Mr. Alderman Heygate

opposed the bill, as injurious to the various interests of the country, and especially ruinous to the small traders. The present law was not constantly evaded. If it were, this bill would not have been deemed necessary by those who had now pressed it upon the House.

Mr. Maberly

maintained the necessity of a repeal of the usury laws.

Mr. T. Wilson

contended that no case had been made out for the bill; and that, if carried, it would unhinge all the existing pecuniary relations in the country.

Mr. W. Smith

contended, that the bill would not be detrimental to the interests of the country, since none of the ministers, who were the guardians of those interests were present to oppose it. He looked upon their absence to be a convincing proof that there was no danger in the measure.

Mr.

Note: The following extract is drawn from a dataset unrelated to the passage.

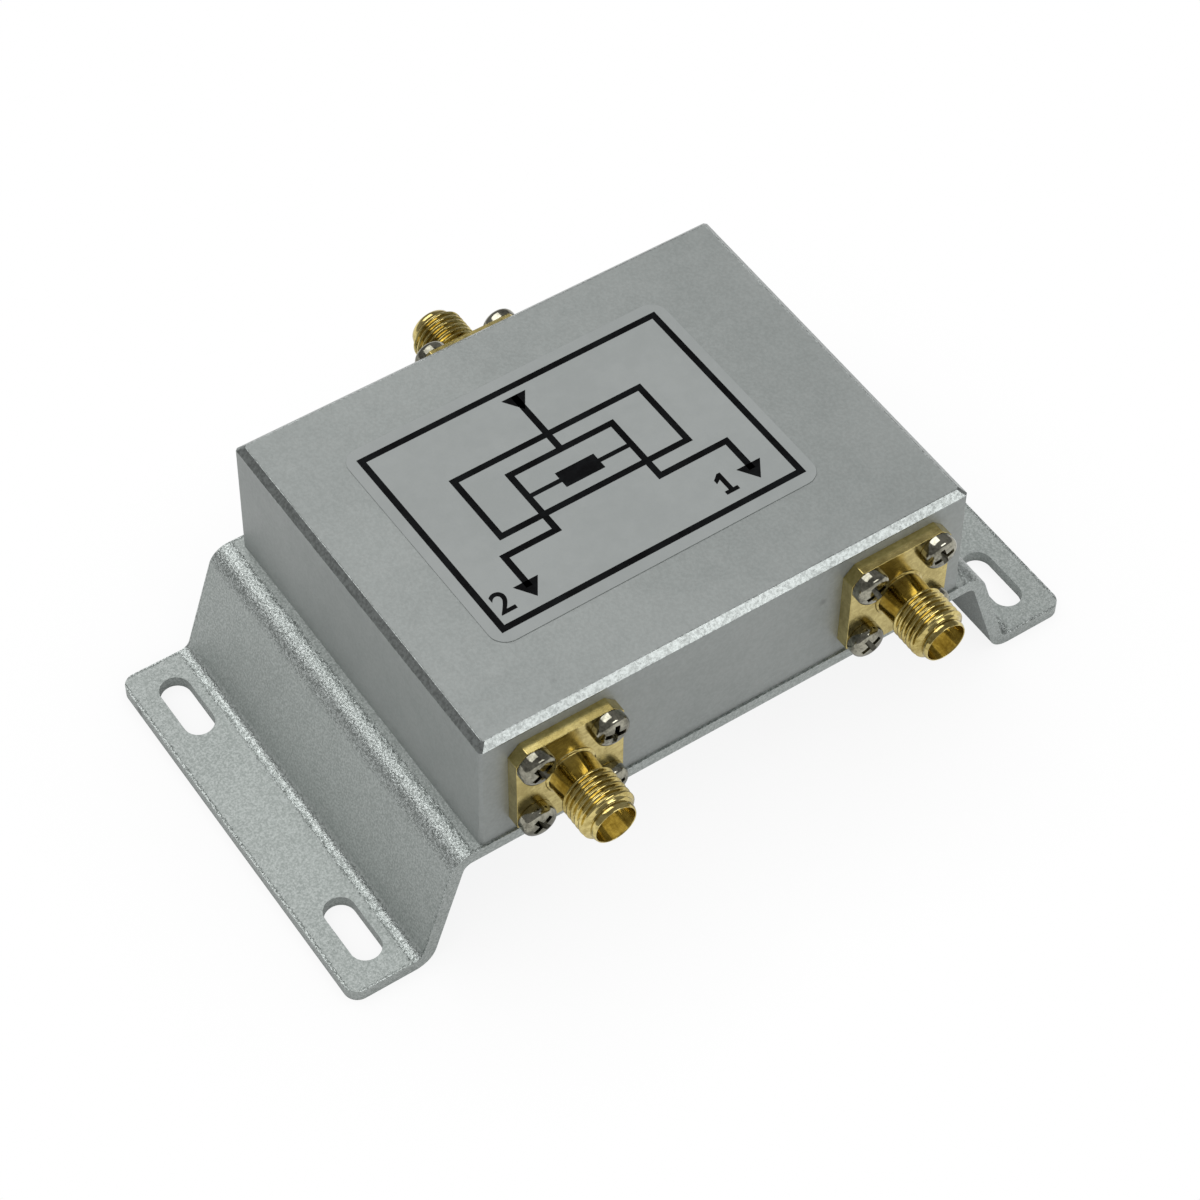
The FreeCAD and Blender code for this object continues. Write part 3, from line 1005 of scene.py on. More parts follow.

Wynn

said, he had so often stated his sentiments to be favourable to this bill, that he should not have risen to say a word in defence of it, had it not been for the allusion to the absence of his hon. colleagues. He believed that all of them considered the bill as one which would greatly advance the public interest. His right hon. friends, the chancellor of the Exchequer, and the president of the Board of Trade, had on more than one occasion, defended the policy of it; and he was confident that all his colleagues, with the exception, perhaps, of the right hon. Secretary for Foreign Affairs, who, to the best of his knowledge, had never taken the question into his consideration, were strongly in favour of it. They had left the House, because they anticipated that the division on the bill would not take place till a late hour, and that their presence would not be wanted to render the question successful. He had stayed behind at the request of his right hon. friend, the president of the Board of Trade, to declare the opinion of ministers on this bill, in case such a declaration of opinion should be rendered necessary. Much had been said of the wisdom of our ancestors. These acts, however, were in the spirit of other acts passed at the same time, which we had now beneficially got rid of. The constant mistake in former times was, the belief, that those transactions could be regulated by law, which, it was now found, were better regulated by themselves.

Mr. Bright

was exceedingly afraid of the removal of these laws, not on account of the country gentleman or merchant, but the influence they had on the comforts of the middling and lower classes.

The House divided: For the amendment 45. Against it 40. Majority 5. The second reading was accordingly put off for six months.